There is still plenty to learn about the natural climate system, and we have to be honest about the parts that we don't fully understand. The scientists I know are honest about this - after all, one can make a career out of exploring such uncertainties - each hole in what we know is a possible place to explore. Still, I'd say we understand enough to be reasonably confident in hypothesis (ii.) The models we have can reproduce past climates, and they represent spatial and temporal variations in important climatic indicators quite well. So, they're well calibrated. No, we don't understand everything yet, and we likely never will. That's why it is so important that the uncertainties not get lost in the argument - they must come along for the ride and be part of the discussion.

So if (ii.) is true, does that mean Adam Smith was wrong? Can human life not organize itself? Well, we know that free-market principles are great for promoting economic prosperity and peace in the relative short-term, but what happens when you add something long-term, like the harmful temperature increase that (probably) comes about from carbon dioxide emissions? Will this long-term cost really be calculated in anybody's spreadsheet? Will the self-made businessman really concern himself with future generations? What difference does it make to him that the temperature might increase by a couple of degrees in a century? This seems a matter of individual conscience, which will not take the form of one of Adam Smith's stabilizing economic feedback loops. There is nothing I can see in the code of rational-self interest that suggests that an independent businessman should concern himself with the world a hundred years from now, long after he is dead and gone. By the time high temperatures do become a concern for the businessperson, it will be much too late to do anything about it.

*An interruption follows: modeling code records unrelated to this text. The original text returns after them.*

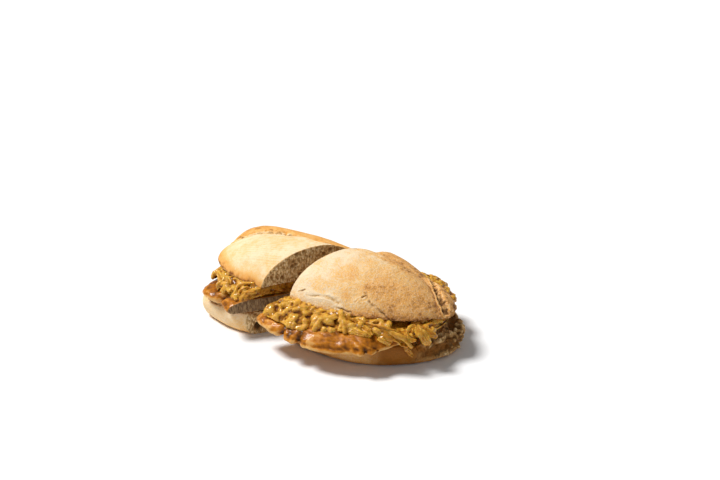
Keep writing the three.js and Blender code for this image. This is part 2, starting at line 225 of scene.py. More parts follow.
def noise(points, size, seed, octaves=2):
    """Smooth noise from -1 to 1 whose largest features are about size across."""
    total = np.zeros(len(points))
    amount = 1.0
    weight = 0.0
    places = points / size
    for octave in range(octaves):
        base = np.floor(places).astype(np.int64)
        part = places - base
        part = part * part * (3 - 2 * part)
        value = np.zeros(len(points))
        for corner in itertools.product((0, 1), repeat=3):
            share = np.prod(np.where(corner, part, 1 - part), axis=1)
            value += share * scatter(base + corner, seed + OCTAVE_STEP * octave)
        total += amount * (2 * value - 1)
        weight += amount
        amount *= 0.5
        places = places * FINER + SHIFT
    return total / weight


def cells(points, size, seed):
    """How far, in cells, each point is from the nearest of scattered centres, and the centre's number."""
    places = points / size
    base = np.floor(places).astype(np.int64)
    nearest = np.full(len(points), 9.0)
    number = np.zeros(len(points))
    for offset in itertools.product((-1, 0, 1), repeat=3):
        cell = base + offset
        centre = cell + 0.5 + 0.8 * (np.stack([scatter(cell, seed + k) for k in (1, 2, 3)], 1) - 0.5)
        away = np.linalg.norm(centre - places, axis=1)
        nearer = away < nearest
        nearest = np.where(nearer, away, nearest)
        number = np.where(nearer, scatter(cell, seed + 4), number)
    return nearest, number


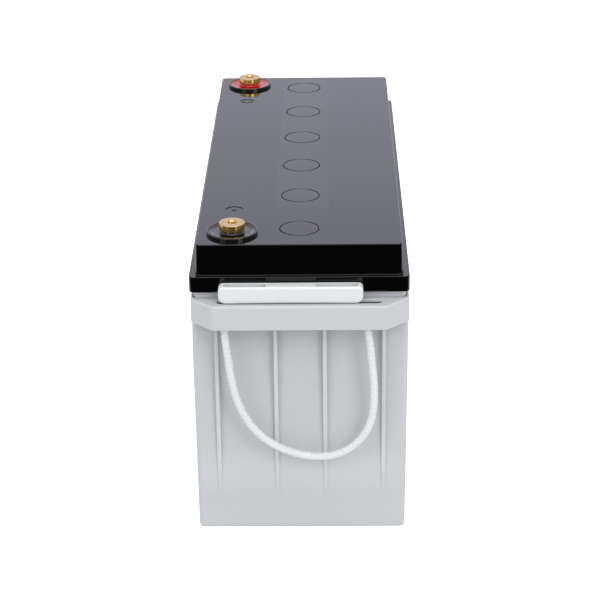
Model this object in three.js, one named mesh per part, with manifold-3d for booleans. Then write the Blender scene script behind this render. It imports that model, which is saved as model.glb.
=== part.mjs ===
// Deep cycle battery: a 12 V valve-regulated block with six cells and a rope handle at each end.
// Millimetres. X is the width, Y the length, +Z up, and the origin is the centre of the base.
// Both terminals are on the -X side, the negative one at -Y.
import * as THREE from 'three';
import { mergeVertices } from 'three/addons/utils/BufferGeometryUtils.js';
import Module from 'manifold-3d';

const wasm = await Module();
wasm.setup();

// ---- driving dimensions ----
const width = 170; // over the lid flange
const length = 483; // over the two handle ledges
const lidTop = 246;
const cells = 6;
const gap = 0.3; // between pieces that rest on or fit in each other

const wall = 3.5;
const partition = 2.4;
const cornerRadius = 4;

const caseHalfX = { base: 82.75, pocket: 83, ledge: 84.3, neck: 82.2 };
const caseHalfY = { base: 222, ledge: 215, neck: 222 };
const cavityHalfX = 79;
const floorZ = 4;
const pocketZ = 28.5; // the end walls lean in from here up to the ledge
const rimZ = 217.8;

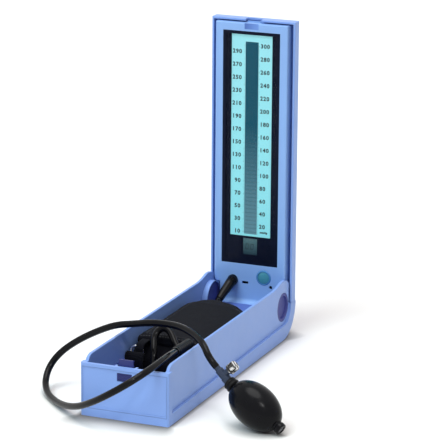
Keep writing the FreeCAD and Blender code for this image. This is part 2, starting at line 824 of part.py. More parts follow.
def display():
    """Lens, black mask, scale plate, the two liquid-crystal cells and the light guide behind them."""
    lens_y = face_y + d.lens_depth
    mask_y = lens_y + d.lens_thick
    plate_y = mask_y + d.mask_thick
    light_y = plate_y + 1.8
    column = (-d.column_half_width, d.column_half_width, d.column_bottom, d.column_top)
    scale = (-d.scale_half_width, d.scale_half_width, d.scale_bottom, d.scale_top)
    readout = (-d.readout_half_width, d.readout_half_width, d.readout_bottom, d.readout_top)
    lens = upright_plate("window_lens", -(d.window_half_width - 0.1), d.window_half_width - 0.1,
                         d.window_bottom + 0.1, d.window_top - 0.1, lens_y, d.lens_thick)
    round_edges(lens, 3, lambda edge: edge.BoundBox.XLength < 0.01 and edge.BoundBox.ZLength < 0.01)
    inside = d.window_half_width - 2.1
    upright_plate("display_mask", -inside, inside, d.window_bottom + 2.1, d.window_top - 2.1,
                  mask_y, d.mask_thick, (scale, readout))
    upright_plate("scale_plate", -(d.scale_half_width + 1), d.scale_half_width + 1, d.scale_bottom - 1,
                  d.scale_top + 1, plate_y, d.plate_thick, (column,))
    upright_plate("column_display", *column, plate_y, 1.6)
    upright_plate("readout_display", -(d.readout_half_width + 0.5), d.readout_half_width + 0.5,
                  d.readout_bottom - 0.5, d.readout_top + 0.3, plate_y, 1.6)
    upright_plate("light_guide", -27, 27, 86, 339, light_y, 2.2)
    board_y = light_y + 2.7
    upright_plate("main_board", -34, 34, 74.5, 338, board_y, 1.6,
                  ((-34.1, -28, 200, 220), (28, 34.1, 200, 220)))
    return board_y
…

So then, doesn't it make sense to do something about climate change now, while we still can? Well, there are those who suggest that it is already too late, and that our money would be better spent combating disease and famine. I'm not sure, and I don't really want to get into the policy side of things right now. I just wanted to try and understand why conservatives get so steaming mad about climate change. To be overly simplistic about it, they're mad because someone suggested that they're wrong. Liberals broadly believe that conservatives might be mistaken about the world and how it works, and this makes them furious. Why else would they get so defensive?

I used to be quite conservative myself. I believed in the power of the individual, his or her freedom to exercise her will in rational self-interest, in limited government interference, and hard work. I'm still shaped by a lot of those ideas, but these days I find myself willing to ponder if government can do some positive things. More on that later, perhaps.

Of course, all this logic rests on the traditional "conservative" and "liberal" stereotypes, which are meaningless political labels which obscure our individuality and lend little to fruitful debate. Still, I think this post got us somewhere. Maybe.